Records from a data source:
• • •

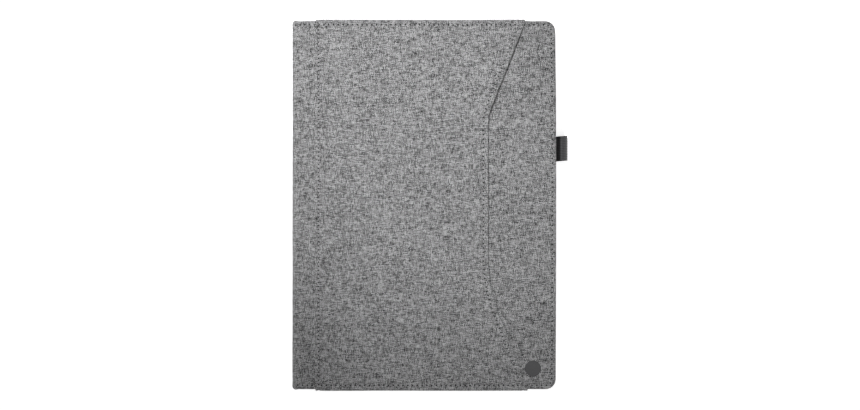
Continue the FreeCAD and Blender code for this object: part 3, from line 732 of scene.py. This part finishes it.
def panel_relief(x, t, mouth):
    """Panel: pulled in at its seams, doubled at the hem, a little loose towards the mouth."""
    ends = float(smooth(END_SEAM_Y, END_SEAM_Y - 12 * MM, abs(t)))
    sides = float(smooth(SIDE_SEAM_X, SIDE_SEAM_X + 12 * MM, x))
    ripple = (0.16 * wander((x, t), 34 * MM, 11.0) + 0.06 * wander((x, t), 12 * MM, 4.0)) * MM
    loose = 0.14 * MM * float(smooth(70 * MM, 0, mouth))
    gape = GAPE * float(smooth(14 * MM, 0, mouth)) * float(
        smooth(40 * MM, 75 * MM, t) * smooth(-HALF_H, 12 * MM - HALF_H, -t))
    hem = 0.12 * MM * float(smooth(HEM + 0.8 * MM, HEM - 0.2 * MM, mouth))
    pulled = (0.34 * channel(x - SIDE_SEAM_X) + 0.12 * channel(x - SIDE_SEAM_X, 2.4 * MM)
              + 0.24 * channel(END_SEAM_Y - abs(t))
              + 0.2 * channel(mouth - HEM_SEAM)) * MM
    return (ripple + loose) * ends * sides + hem * ends + gape - pulled


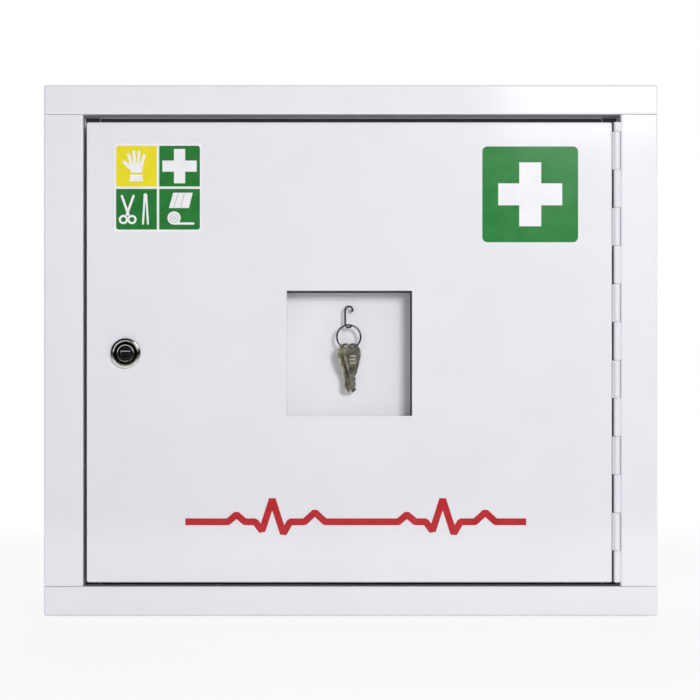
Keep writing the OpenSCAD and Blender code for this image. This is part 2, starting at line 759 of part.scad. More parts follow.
// One edge of a stroke along points: s is 1 for its left edge and -1 for its right edge
function stroke_edge(points, half, s) = let (
    last = len(points) - 1,
    dir = [for (i = [0 : last - 1]) (points[i + 1] - points[i]) / norm(points[i + 1] - points[i])],
    side = [for (d = dir) [-d[1], d[0]]]
) [for (i = [0 : last])
    let (a = side[max(i - 1, 0)], b = side[min(i, last - 1)], turn = a[0] * b[1] - a[1] * b[0])
    each s * turn < 0 ? [points[i] + s * half * a, points[i] + s * half * b]
                      : [points[i] + s * half * (a + b) / (1 + a * b)]];

// Pulse line: two beats side by side, as a stroke of even width with bevelled joins
module pulse_line() {
    points = [for (i = [0, 1], p = beat) if (i == 0 || p[0] > 0) [(i + p[0] - 1) * beat_l, p[1] * beat_up]];
    x = (door_x[0] + door_x[1]) / 2 + pulse_side;
    left = stroke_edge(points, pulse_w / 2, 1);
    right = stroke_edge(points, pulse_w / 2, -1);
    color("crimson") translate([x, front_y, door_z[0] + pulse_up]) rotate([90, 0, 0])
        linear_extrude(label_t) polygon([each left, for (i = [len(right) - 1 : -1 : 0]) right[i]]);
}

back_panel();
top_panel();
bottom_panel();
left_side_panel();
right_side_panel();
left_front_rack();
left_back_rack();
right_front_rack();
right_back_rack();
shelf_clips();
door_buffers();
hinge_frame_leaf();
hinge_pin();
door_panel();
hinge_door_leaf();
key_box();
key_pane();
key_box_studs();
key_box_nuts();
key_hook();
lock_housing();
lock_nut();
first_aid_sign();
contents_label();
pulse_line();
lock_plug();
lock_cam();
cam_screw();
key_ring();
left_key();
right_key();
lower_shelf();
upper_shelf();
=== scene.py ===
"""Looks of a wall-hung medicine cabinet in white folded sheet steel, with an emergency-key box in its door.

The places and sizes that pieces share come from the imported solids. Lengths on the cabinet are written in
millimetres, which MM turns to metres, and those in the room around it in metres. X runs to the hinge side, Y
into the cabinet and Z up.
"""

import math

import bmesh
import bpy
from mathutils import Matrix, Vector
from mathutils.bvhtree import BVHTree


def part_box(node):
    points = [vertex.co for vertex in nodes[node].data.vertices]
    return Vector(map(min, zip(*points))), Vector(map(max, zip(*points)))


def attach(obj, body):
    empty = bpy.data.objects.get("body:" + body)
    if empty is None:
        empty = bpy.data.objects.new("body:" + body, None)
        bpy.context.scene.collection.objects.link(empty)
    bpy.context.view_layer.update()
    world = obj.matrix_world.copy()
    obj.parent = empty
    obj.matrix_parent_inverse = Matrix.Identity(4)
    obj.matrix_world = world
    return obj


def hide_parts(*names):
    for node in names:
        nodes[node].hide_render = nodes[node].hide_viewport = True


MM = 0.001
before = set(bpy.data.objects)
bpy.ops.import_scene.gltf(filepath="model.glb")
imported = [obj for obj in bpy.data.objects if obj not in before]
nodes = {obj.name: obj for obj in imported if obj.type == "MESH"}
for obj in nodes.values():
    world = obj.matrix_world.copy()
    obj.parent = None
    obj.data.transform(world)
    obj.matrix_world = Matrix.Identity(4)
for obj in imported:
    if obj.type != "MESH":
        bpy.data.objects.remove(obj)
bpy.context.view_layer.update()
bpy.ops.object.select_all(action="DESELECT")

# The planes and axes that several pieces share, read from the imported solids
door_low, door_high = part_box("door_panel")
FRONT = door_low.y
DOOR_MIDDLE = (door_low + door_high) / 2
bezel_low, bezel_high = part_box("lock_housing")
LOCK = Vector(((bezel_low.x + bezel_high.x) / 2, FRONT, (bezel_low.z + bezel_high.z) / 2))
ring_low, ring_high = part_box("key_ring")
RING = (ring_low + ring_high) / 2


# Finishes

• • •

Write the data from above out again, exactly.

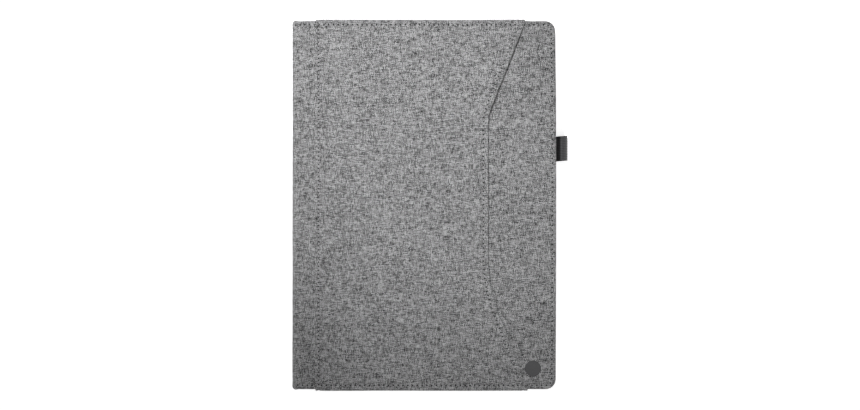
Continue the FreeCAD and Blender code for this object: part 3, from line 732 of scene.py. This part finishes it.
def panel_relief(x, t, mouth):
    """Panel: pulled in at its seams, doubled at the hem, a little loose towards the mouth."""
    ends = float(smooth(END_SEAM_Y, END_SEAM_Y - 12 * MM, abs(t)))
    sides = float(smooth(SIDE_SEAM_X, SIDE_SEAM_X + 12 * MM, x))
    ripple = (0.16 * wander((x, t), 34 * MM, 11.0) + 0.06 * wander((x, t), 12 * MM, 4.0)) * MM
    loose = 0.14 * MM * float(smooth(70 * MM, 0, mouth))
    gape = GAPE * float(smooth(14 * MM, 0, mouth)) * float(
        smooth(40 * MM, 75 * MM, t) * smooth(-HALF_H, 12 * MM - HALF_H, -t))
    hem = 0.12 * MM * float(smooth(HEM + 0.8 * MM, HEM - 0.2 * MM, mouth))
    pulled = (0.34 * channel(x - SIDE_SEAM_X) + 0.12 * channel(x - SIDE_SEAM_X, 2.4 * MM)
              + 0.24 * channel(END_SEAM_Y - abs(t))
              + 0.2 * channel(mouth - HEM_SEAM)) * MM
    return (ripple + loose) * ends * sides + hem * ends + gape - pulled


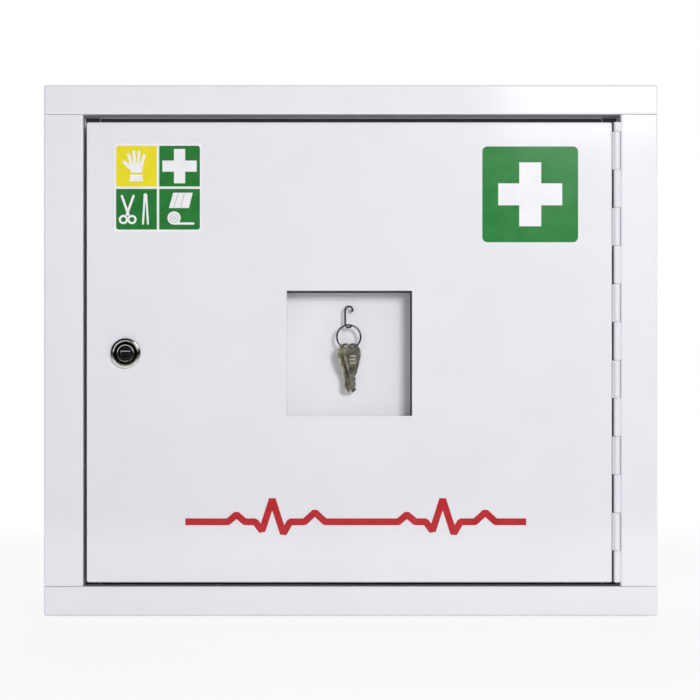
Keep writing the OpenSCAD and Blender code for this image. This is part 2, starting at line 759 of part.scad. More parts follow.
// One edge of a stroke along points: s is 1 for its left edge and -1 for its right edge
function stroke_edge(points, half, s) = let (
    last = len(points) - 1,
    dir = [for (i = [0 : last - 1]) (points[i + 1] - points[i]) / norm(points[i + 1] - points[i])],
    side = [for (d = dir) [-d[1], d[0]]]
) [for (i = [0 : last])
    let (a = side[max(i - 1, 0)], b = side[min(i, last - 1)], turn = a[0] * b[1] - a[1] * b[0])
    each s * turn < 0 ? [points[i] + s * half * a, points[i] + s * half * b]
                      : [points[i] + s * half * (a + b) / (1 + a * b)]];

// Pulse line: two beats side by side, as a stroke of even width with bevelled joins
module pulse_line() {
    points = [for (i = [0, 1], p = beat) if (i == 0 || p[0] > 0) [(i + p[0] - 1) * beat_l, p[1] * beat_up]];
    x = (door_x[0] + door_x[1]) / 2 + pulse_side;
    left = stroke_edge(points, pulse_w / 2, 1);
    right = stroke_edge(points, pulse_w / 2, -1);
    color("crimson") translate([x, front_y, door_z[0] + pulse_up]) rotate([90, 0, 0])
        linear_extrude(label_t) polygon([each left, for (i = [len(right) - 1 : -1 : 0]) right[i]]);
}

back_panel();
top_panel();
bottom_panel();
left_side_panel();
right_side_panel();
left_front_rack();
left_back_rack();
right_front_rack();
right_back_rack();
shelf_clips();
door_buffers();
hinge_frame_leaf();
hinge_pin();
door_panel();
hinge_door_leaf();
key_box();
key_pane();
key_box_studs();
key_box_nuts();
key_hook();
lock_housing();
lock_nut();
first_aid_sign();
contents_label();
pulse_line();
lock_plug();
lock_cam();
cam_screw();
key_ring();
left_key();
right_key();
lower_shelf();
upper_shelf();
=== scene.py ===
"""Looks of a wall-hung medicine cabinet in white folded sheet steel, with an emergency-key box in its door.

The places and sizes that pieces share come from the imported solids. Lengths on the cabinet are written in
millimetres, which MM turns to metres, and those in the room around it in metres. X runs to the hinge side, Y
into the cabinet and Z up.
"""

import math

import bmesh
import bpy
from mathutils import Matrix, Vector
from mathutils.bvhtree import BVHTree


def part_box(node):
    points = [vertex.co for vertex in nodes[node].data.vertices]
    return Vector(map(min, zip(*points))), Vector(map(max, zip(*points)))


def attach(obj, body):
    empty = bpy.data.objects.get("body:" + body)
    if empty is None:
        empty = bpy.data.objects.new("body:" + body, None)
        bpy.context.scene.collection.objects.link(empty)
    bpy.context.view_layer.update()
    world = obj.matrix_world.copy()
    obj.parent = empty
    obj.matrix_parent_inverse = Matrix.Identity(4)
    obj.matrix_world = world
    return obj


def hide_parts(*names):
    for node in names:
        nodes[node].hide_render = nodes[node].hide_viewport = True


MM = 0.001
before = set(bpy.data.objects)
bpy.ops.import_scene.gltf(filepath="model.glb")
imported = [obj for obj in bpy.data.objects if obj not in before]
nodes = {obj.name: obj for obj in imported if obj.type == "MESH"}
for obj in nodes.values():
    world = obj.matrix_world.copy()
    obj.parent = None
    obj.data.transform(world)
    obj.matrix_world = Matrix.Identity(4)
for obj in imported:
    if obj.type != "MESH":
        bpy.data.objects.remove(obj)
bpy.context.view_layer.update()
bpy.ops.object.select_all(action="DESELECT")

# The planes and axes that several pieces share, read from the imported solids
door_low, door_high = part_box("door_panel")
FRONT = door_low.y
DOOR_MIDDLE = (door_low + door_high) / 2
bezel_low, bezel_high = part_box("lock_housing")
LOCK = Vector(((bezel_low.x + bezel_high.x) / 2, FRONT, (bezel_low.z + bezel_high.z) / 2))
ring_low, ring_high = part_box("key_ring")
RING = (ring_low + ring_high) / 2


# Finishes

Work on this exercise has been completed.